In England Ramanujan made further advances, especially in the partition of numbers (the number of ways that a positive integer can be expressed as the sum of positive integers; e.g., 4 can be expressed as 4, 3 + 1, 2 + 2, 2 + 1 + 1, and 1 + 1 + 1 + 1). His papers were published in English and European journals, and in 1918 he was elected to the Royal Society of London. In 1917 Ramanujan had contracted tuberculosis, but his condition improved sufficiently for him to return to India in 1919. He died the following year, generally unknown to the world at large but recognized by mathematicians as a phenomenal genius, without peer since Leonhard Euler (1707–83) and Carl Jacobi (1804–51). Ramanujan left behind three notebooks and a sheaf of pages (also called the “lost notebook”) containing many unpublished results that mathematicians continued to verify long after his death.

Goddess Namgiri –

According to his biography, Ramnujan went to Namakkal with Narayana Iyer from Madras prior to his departure to Cambridge in January 1914. Ramanujan prayed to the goddess Namagiri by sitting in the center of a four pillared mandapam facing the goddess, in the Narasimha swamy Temple.

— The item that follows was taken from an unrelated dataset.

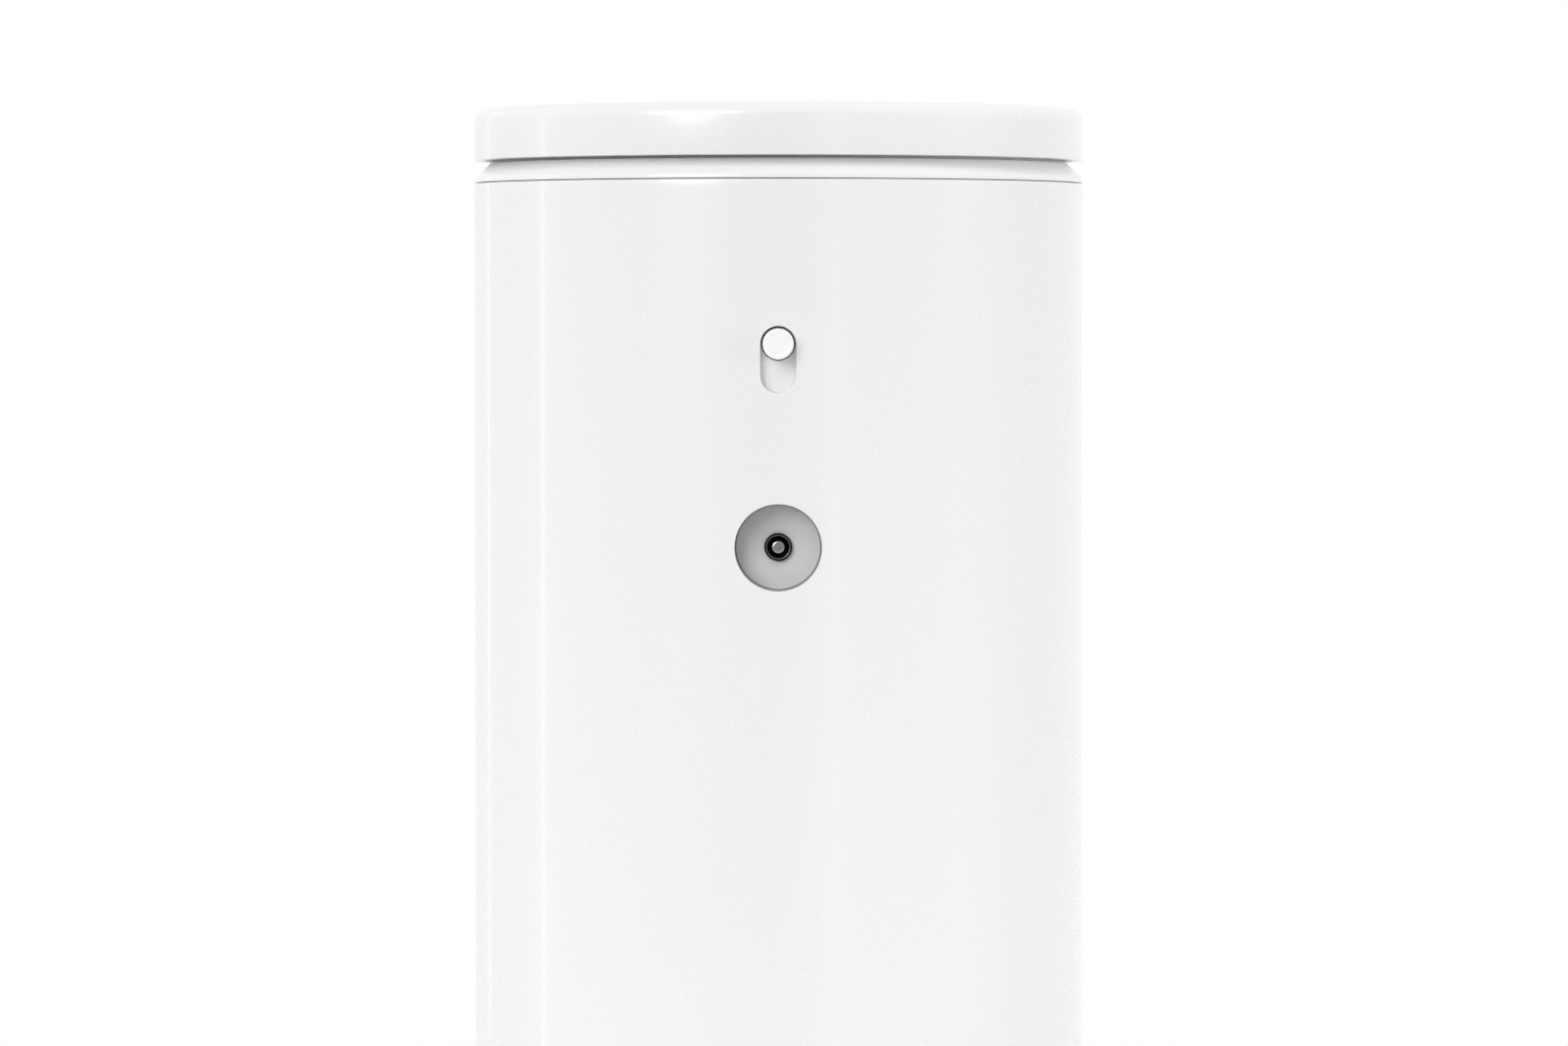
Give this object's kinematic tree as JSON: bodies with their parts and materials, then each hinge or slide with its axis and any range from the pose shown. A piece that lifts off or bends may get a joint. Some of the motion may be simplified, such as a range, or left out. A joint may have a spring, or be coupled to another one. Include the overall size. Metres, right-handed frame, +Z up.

It is said that he stayed in the precincts of the temple for three days, and Ramanujan got the permission of the goddess to go to England, in a dream when he was asleep. He woke Narayana Iyer and told him that his mission of getting the permission of the goddess to go to England was accomplished.

Ramanujan claimed to have dream of blood drops, after which, he would receive visions of scrolls of complex mathematical content unfolding before his eyes.  “While asleep, I had an unusual experience. There was a red screen formed by flowing blood, as it were. I was observing it. Suddenly a hand began to write on the screen. I became all attention. That hand wrote a number of elliptic integrals. They stuck to my mind. As soon as I woke up, I committed them to writing.”
He said once “An equation for me has no meaning unless it expresses a thought of God.